:: Goal ::
Your task is to write out the complete listing exactly as it is shown.
::: Data :::
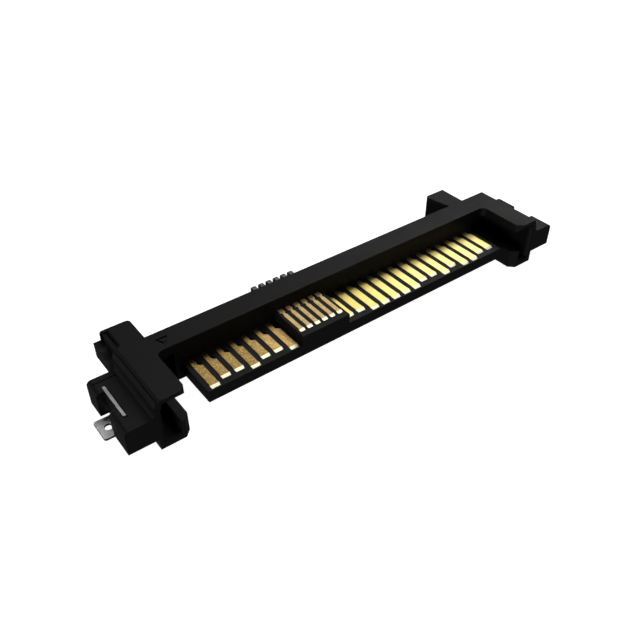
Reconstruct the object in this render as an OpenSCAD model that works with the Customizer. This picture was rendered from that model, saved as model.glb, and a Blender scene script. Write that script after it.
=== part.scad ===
// Right-angle board plug with a long contact tongue, two guide arms
// and two solder-down board locks. All sizes are in millimetres.
//
// Inside the modules X runs along the contact row from the middle of the
// first signal contact, Y runs from the tips of the long contacts back
// towards the solder tails, and Z is measured from the top of the tongue.
// placed() moves this to the part's own origin, the bottom centre.

/* [Contacts] */
// Distance between neighbouring signal or power contacts
pitch = 1.27; // [1.2:0.01:1.3]
// Distance between neighbouring sideband and lower contacts
fine_pitch = 0.8; // [0.7:0.01:0.82]
// Width of the wide contacts at their bevelled tips
tip_w = 0.84; // [0.7:0.01:0.9]
// Width of the wide contacts behind their tips
body_w = 0.76; // [0.6:0.01:0.8]
// Width of the soldered tails
tail_w = 0.5; // [0.3:0.01:0.6]
// Sheet thickness of the wide contacts
contact_t = 0.2; // [0.12:0.01:0.25]
// Sheet thickness of the fine contacts
fine_t = 0.15; // [0.1:0.01:0.18]
// How far the tips of the late-mating contacts sit behind the early ones
late = 0.48; // [0.3:0.01:0.6]
// How far a contact stands proud of the plastic it lies in
proud = 0.03; // [0.01:0.01:0.05]

/* [Tongue] */
// Thickness of the tongue
tongue_t = 1.23; // [1.1:0.01:1.3]
// Left end of the tongue
tongue_x0 = -0.82; // [-1.0:0.01:-0.6]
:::
:: Solution to this task ::
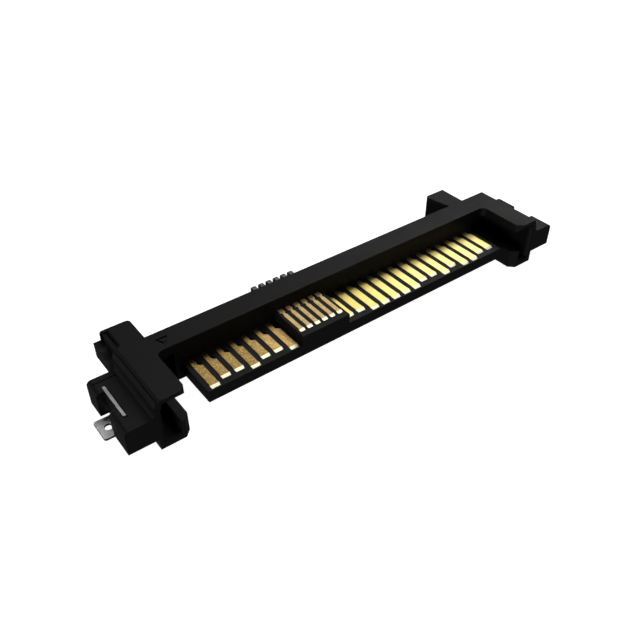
Reconstruct the object in this render as an OpenSCAD model that works with the Customizer. This picture was rendered from that model, saved as model.glb, and a Blender scene script. Write that script after it.
=== part.scad ===
// Right-angle board plug with a long contact tongue, two guide arms
// and two solder-down board locks. All sizes are in millimetres.
//
// Inside the modules X runs along the contact row from the middle of the
// first signal contact, Y runs from the tips of the long contacts back
// towards the solder tails, and Z is measured from the top of the tongue.
// placed() moves this to the part's own origin, the bottom centre.

/* [Contacts] */
// Distance between neighbouring signal or power contacts
pitch = 1.27; // [1.2:0.01:1.3]
// Distance between neighbouring sideband and lower contacts
fine_pitch = 0.8; // [0.7:0.01:0.82]
// Width of the wide contacts at their bevelled tips
tip_w = 0.84; // [0.7:0.01:0.9]
// Width of the wide contacts behind their tips
body_w = 0.76; // [0.6:0.01:0.8]
// Width of the soldered tails
tail_w = 0.5; // [0.3:0.01:0.6]
// Sheet thickness of the wide contacts
contact_t = 0.2; // [0.12:0.01:0.25]
// Sheet thickness of the fine contacts
fine_t = 0.15; // [0.1:0.01:0.18]
// How far the tips of the late-mating contacts sit behind the early ones
late = 0.48; // [0.3:0.01:0.6]
// How far a contact stands proud of the plastic it lies in
proud = 0.03; // [0.01:0.01:0.05]

/* [Tongue] */
// Thickness of the tongue
tongue_t = 1.23; // [1.1:0.01:1.3]
// Left end of the tongue
tongue_x0 = -0.82; // [-1.0:0.01:-0.6]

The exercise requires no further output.